I think the answer is fairly simple: 3D content creation suites with all the bells and whistles from A to Z is incredibly complex and expensive to develop and maintain (I’ve heard someone say it’s perhaps the most complex software ever). Divide the high cost of development by a relatively small user-base, and you have high prices per unit. It’s that simple, in my opinion.
Consider that if it were relatively easy and profitable to create 3D DCC suites, we would be seeing a growing number of products appearing, to compete and take some of that money. Instead we’ve seen the exact opposite.

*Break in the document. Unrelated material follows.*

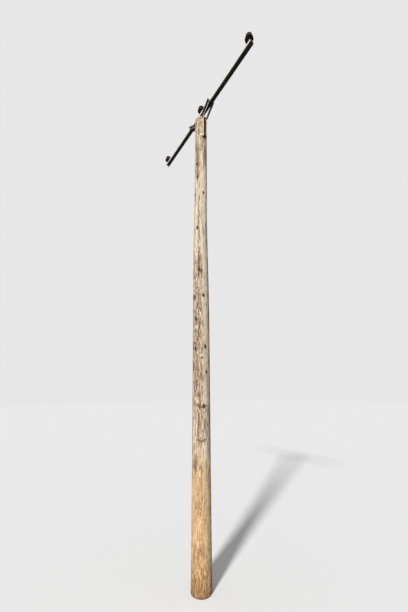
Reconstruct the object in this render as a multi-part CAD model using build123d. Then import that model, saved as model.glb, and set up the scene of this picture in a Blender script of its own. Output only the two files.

Blender plays a major role in this trend. Having such a capable software available for free in this space has two effects: first, it’s basically slowly killing all the “low-end” competitors. As it becomes more capable, it will increasingly inflict economic damage on competitors higher on the market over time. Second, as users of other software slowly switch to Blender it will reduce the user-base of those other packages, which in turn will make those vendors have to hike their prices even more.
This is now a vicious cycle. 3D software “X” is expensive and has some major weaknesses. More and more users abandon it for Blender and other alternative packages. “X” has to either raise prices, slow down development, or both. Continue this cycle until a few years later “X” is dead. Repeat for “Y” software.
If you seriously consider the overall trend here, I feel that Blender is the only 3D DCC suite that has very good prospects of long-term survival. I think that Lightwave, Modo, and Cinema 4D are on wobbly legs (in order of wobbliest legs first). The next tier is Max, and Maya/Houdini(tie), with Maya and Houdini perhaps being several years out before Blender can compete.
However, there are two factors that limit Blender from destroying more competitors for now: one, the GPL license which prevents tighter integration of commercial plugins. Two, the lack of a contractually-agreed, paid support option for it. I think that those are the main factors that may keep some commercial alternatives viable indefinitely. Both factors could eventually be overcome though, so this is not guaranteed safety for the commercial competitors either.
PS: Does this thread perhaps belong in the general forum instead?